Listing:
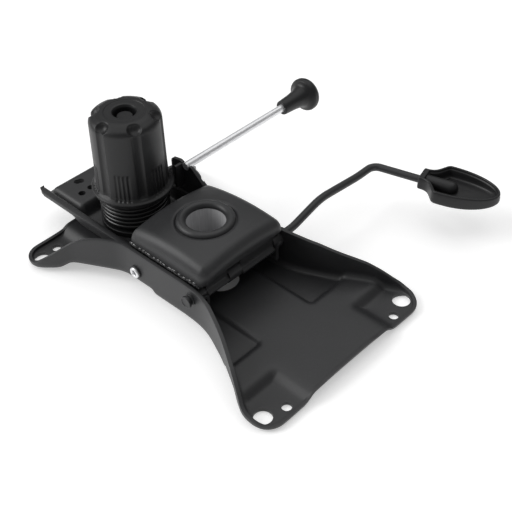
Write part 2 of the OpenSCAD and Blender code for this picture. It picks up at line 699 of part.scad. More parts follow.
// Spade-shaped tray with a half-round socket for the rod; u runs along the rod's outer end
module paddle() {
    u0 = paddle_start;
    u1 = paddle_start + 0.35 * paddle_l;
    half = paddle_w / 2;
    neck = neck_w / 2;
    nose = [for (a = [-80:10:80]) [u1 + (paddle_l - u1 + u0) * cos(a), half * sin(a), 0]];
    plan = concat([[u0, -neck, 1], [u0 + 8, -neck, 8], [u0 + 0.26 * paddle_l, -half, 4], [u1, -half, 0]], nose,
        [[u1, half, 0], [u0 + 0.26 * paddle_l, half, 4], [u0 + 8, neck, 8], [u0, neck, 1]]);
    floor_z = rod_z - rod_r - 0.9;
    rim_z = floor_z + paddle_h;
    boss = rod_r + 2.3;
    keel = [[u0 - over, floor_z], [u0 + 0.5 * paddle_l, floor_z], [u0 + 0.8 * paddle_l, floor_z + paddle_rise / 3],
        [u0 + paddle_l, floor_z + paddle_rise], [u0 + paddle_l, rim_z], [u0 - over, rim_z]];
    bed = [for (i = [0:3]) keel[i] + [0, paddle_wall]];
    color(plastic) translate([pivot_x, rod_turn_y, 0]) rotate([0, 0, rod_turn]) difference() {
        intersection() {
            linear_extrude(rim_z) polygon(rounded(plan));
            along_y(keel, -half - over, half + over);
        }
        difference() {
            intersection() {
                linear_extrude(rim_z + over) polygon(rounded(inset(plan, paddle_wall)));
                along_y(concat(bed, [[u0 + paddle_l, rim_z + over], [u0 - over, rim_z + over]]), -half, half);
                translate([u0 + 5, -half, 0]) cube([paddle_l, paddle_w, rim_z + over]);
            }
            translate([u0, 0, rod_z]) rotate([0, 90, 0]) cylinder(r = boss, h = rod_grip + 1.5);
            translate([u0 + rod_grip + 1.5, 0, rod_z]) sphere(r = boss);
        }
        translate([u0 - over, 0, rod_z]) rotate([0, 90, 0]) cylinder(r = rod_r, h = rod_grip + over);
    }
}
module lock_rod() {
    color(zinc) rod_y(lock_x, lock_z, lock_r, bracket_y - 0.3, lock_knob_y + 22);
}
module lock_slide() {
    color(black) difference() {
        translate([lock_x - slide_w / 2, 0, 0]) along_x([[bracket_y + 3.1, lock_z - lock_r + 0.6],
            [bracket_y + 3.1, lip_top + 0.5], [lip_out + 0.8, lip_top + 0.5], [lip_out + 0.8, slide_z0],
            [slide_nose_y, slide_z0], [slide_nose_y, slide_z1], [lip_out + 1.4, slide_z1],
            [lip_out + 1.4, lock_z - lock_r + 0.6]], 0, slide_w);
        rod_y(lock_x, lock_z, lock_r, 0, 60);
    }
}
module lock_knob() {
    rim_y = 26;
    color(plastic) translate([lock_x, lock_knob_y, lock_z]) rotate([-90, 0, 0]) difference() {
        rotate_extrude() polygon(rounded([[0, 0, 0], [5.6, 0, 0.8], [6.6, 12, 0], [8.4, 22, 3],
            [lock_knob_r, rim_y - 2, 2], [lock_knob_r, rim_y + 3, 3], [8, rim_y + 9.6, 8], [0, rim_y + 9.8, 0]]));
        translate([0, 0, -over]) cylinder(r = lock_r, h = 23);
    }
}

seat_plate();
stop_pins();
stop_washers();
pivot_sleeves();
tension_bolt();
base_channel();
cover();
taper_socket();
socket_brace();
weld_beads();
rear_tabs();
lock_bracket();
lock_guide();
spring_seat_lower();
tension_spring();
spring_seat_upper();
tension_knob();
knob_nut();
lift_rod();
lift_tongue();
lever_caps();
paddle();
lock_rod();
lock_slide();
lock_knob();
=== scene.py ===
import math

import bmesh
import bpy
import numpy as np
from mathutils import Matrix, Vector


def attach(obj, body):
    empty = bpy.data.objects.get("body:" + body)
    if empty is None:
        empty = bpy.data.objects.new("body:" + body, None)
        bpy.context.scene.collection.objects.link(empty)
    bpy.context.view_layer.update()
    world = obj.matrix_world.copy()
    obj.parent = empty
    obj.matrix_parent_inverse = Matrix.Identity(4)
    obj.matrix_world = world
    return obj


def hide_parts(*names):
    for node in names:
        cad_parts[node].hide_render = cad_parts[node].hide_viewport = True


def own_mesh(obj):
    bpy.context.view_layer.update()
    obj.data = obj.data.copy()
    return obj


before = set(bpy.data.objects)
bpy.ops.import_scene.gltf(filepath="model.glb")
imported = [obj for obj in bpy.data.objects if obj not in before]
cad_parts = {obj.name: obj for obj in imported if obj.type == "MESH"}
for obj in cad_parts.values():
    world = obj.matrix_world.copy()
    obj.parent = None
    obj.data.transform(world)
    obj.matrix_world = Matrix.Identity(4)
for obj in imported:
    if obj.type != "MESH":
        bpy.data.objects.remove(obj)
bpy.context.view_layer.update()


# Seat plate: one steel sheet, pressed with four low pads, two pockets and a rim that
# rises into tall flanges at the waist. It is powder coated black, and the seat board
# is bolted through the large holes in the pads.
MM = 0.001
SHEET = 2.5
PAD_X, PAD_Y, PAD_RAMP = 91.0, 38.0, 5.5
PLATEAU, POCKET = 6.0, 3.0
# The near half of the plate's plan as x, y and corner radius, and its rim's height along x
SEAT_CORNERS = [(-124.0, -97.4, 14), (-84, -62.8, 30), (-49, -44.4, 30), (12, -43.8, 60),
                (34, -44.7, 70), (62, -57, 110), (102.5, -80.4, 14), (125, -80.4, 15)]
RIM_TOP = [(-125, 5.2), (-118, 5.3), (-107, 6.6), (-98, 13), (-90, 20.6), (-82, 27.8),
           (-74, 32.5), (-64, 35.0), (-50, 35.6), (28, 35.6), (38, 34.8), (52, 31.8),
           (82, 22.0), (92, 16.0), (100, 9.8), (108, 6.6), (126, 4)]
# Round holes as x, y and radius: for the seat board, for screws, and the clearance in the middle
BOARD_HOLES = [(s * 111.4, t * 70.6, 6.4) for s in (-1, 1) for t in (-1, 1)]
SCREW_HOLES = [(116.9, 54.7, 3.55), (116.9, -54.7, 3.55), (-113.05, 56.4, 3.55), (-113.05, -56.4, 3.55)]
CLEARANCE_HOLE = (7, -2.5, 13.2)
LOCK_X, SLOT_Z = -64.2, 28.0


class Wire:
    """A shader socket for written sums, products and powers: each operator adds a Math node."""

    def __init__(self, tree, socket):
        self.tree, self.socket = tree, socket

    def math(self, operation, *operands):
        return add(self.tree, "ShaderNodeMath", {"operation": operation}, dict(enumerate(operands)))

    def __add__(self, other):
        return self.math("ADD", self, other)

    def __sub__(self, other):
        return self.math("SUBTRACT", self, other)

    def __rsub__(self, other):
        return self.math("SUBTRACT", other, self)

    def __mul__(self, other):
        return self.math("MULTIPLY", self, other)

    def __pow__(self, other):
        return self.math("POWER", self, other)

    __radd__, __rmul__ = __add__, __mul__

    def between(self, low, high):
        """0 below low, 1 above high and a straight run between them."""
        inputs = {"Value": self, "From Min": low, "From Max": high}
        return add(self.tree, "ShaderNodeMapRange", {"clamp": True}, inputs)


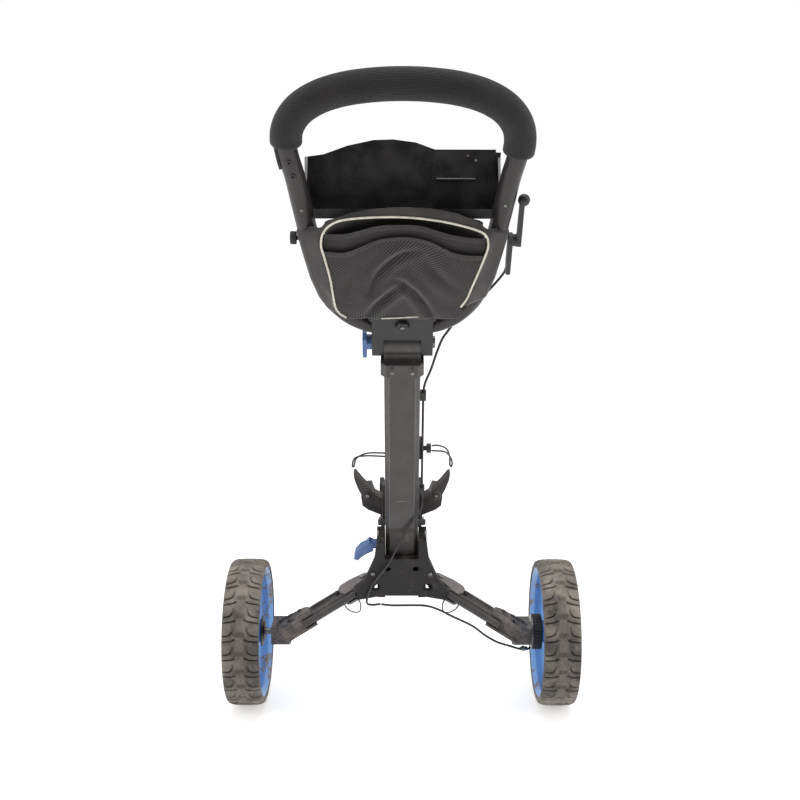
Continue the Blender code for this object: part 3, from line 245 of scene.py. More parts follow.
mud_amount = node(rubber, "Math", muddied, rib_mud["Value"], operation="MAXIMUM")["Value"]
mudded = node(rubber, "Mix", {0: mud_amount, 6: block_tone, 7: linear("#958d84")}, data_type="RGBA")[2]
# painted shade: the deeper a point lies in a groove, the nearer its colour comes to near black
feed("Base Color", node(rubber, "Mix", {0: node(rubber, "MapRange", groove_shade, 0.0, 1.0, 0.0, 0.85)[0],
                                        6: mudded, 7: linear("#221f1e")}, data_type="RGBA")[2])
feed("Roughness", node(rubber, "MapRange", mud_amount, 0.0, 1.0, 0.78, 0.96)[0])
feed("Normal", node(rubber, "Bump", {"Height": mud_grain, "Strength": 0.35, "Distance": 0.0005})["Normal"])

across = np.linspace(0, np.pi, 58)[:, None]
around_tyre = np.linspace(0, 2 * np.pi, TYRE_PITCHES * 32, endpoint=False)[None, :]
share = np.sign(np.cos(across)) * np.abs(np.cos(across)) ** 0.48
crown = np.sin(across) ** 0.42
reach = np.abs(share)
pitch_length = 2 * np.pi * WHEEL_R / TYRE_PITCHES
depth = np.zeros(np.broadcast_shapes(share.shape, around_tyre.shape))
for start, lag in ((0.15, 0.0), (0.36, 0.27)):
    beyond = np.maximum(reach - start, 0)
    hook = 0.42 * np.exp(-beyond / 0.085) - 0.10 * beyond
    slope = (-0.42 / 0.085 * np.exp(-beyond / 0.085) - 0.10) * pitch_length / TYRE_HALF
    phase = (around_tyre * TYRE_PITCHES / (2 * np.pi) + hook + lag + 0.5) % 1 - 0.5
    aside = np.abs(phase) * pitch_length / np.sqrt(1 + slope ** 2)
    line = 1 / (1 + (aside / GROOVE_WIDTH) ** 6)
    depth = np.maximum(depth, line * np.clip((reach - start) / 0.05, 0, 1))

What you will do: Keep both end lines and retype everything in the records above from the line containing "seat_plate();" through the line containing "obj.matrix_world = Matrix.Identity(4)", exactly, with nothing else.

The reply:
seat_plate();
stop_pins();
stop_washers();
pivot_sleeves();
tension_bolt();
base_channel();
cover();
taper_socket();
socket_brace();
weld_beads();
rear_tabs();
lock_bracket();
lock_guide();
spring_seat_lower();
tension_spring();
spring_seat_upper();
tension_knob();
knob_nut();
lift_rod();
lift_tongue();
lever_caps();
paddle();
lock_rod();
lock_slide();
lock_knob();
=== scene.py ===
import math

import bmesh
import bpy
import numpy as np
from mathutils import Matrix, Vector


def attach(obj, body):
    empty = bpy.data.objects.get("body:" + body)
    if empty is None:
        empty = bpy.data.objects.new("body:" + body, None)
        bpy.context.scene.collection.objects.link(empty)
    bpy.context.view_layer.update()
    world = obj.matrix_world.copy()
    obj.parent = empty
    obj.matrix_parent_inverse = Matrix.Identity(4)
    obj.matrix_world = world
    return obj


def hide_parts(*names):
    for node in names:
        cad_parts[node].hide_render = cad_parts[node].hide_viewport = True


def own_mesh(obj):
    bpy.context.view_layer.update()
    obj.data = obj.data.copy()
    return obj


before = set(bpy.data.objects)
bpy.ops.import_scene.gltf(filepath="model.glb")
imported = [obj for obj in bpy.data.objects if obj not in before]
cad_parts = {obj.name: obj for obj in imported if obj.type == "MESH"}
for obj in cad_parts.values():
    world = obj.matrix_world.copy()
    obj.parent = None
    obj.data.transform(world)
    obj.matrix_world = Matrix.Identity(4)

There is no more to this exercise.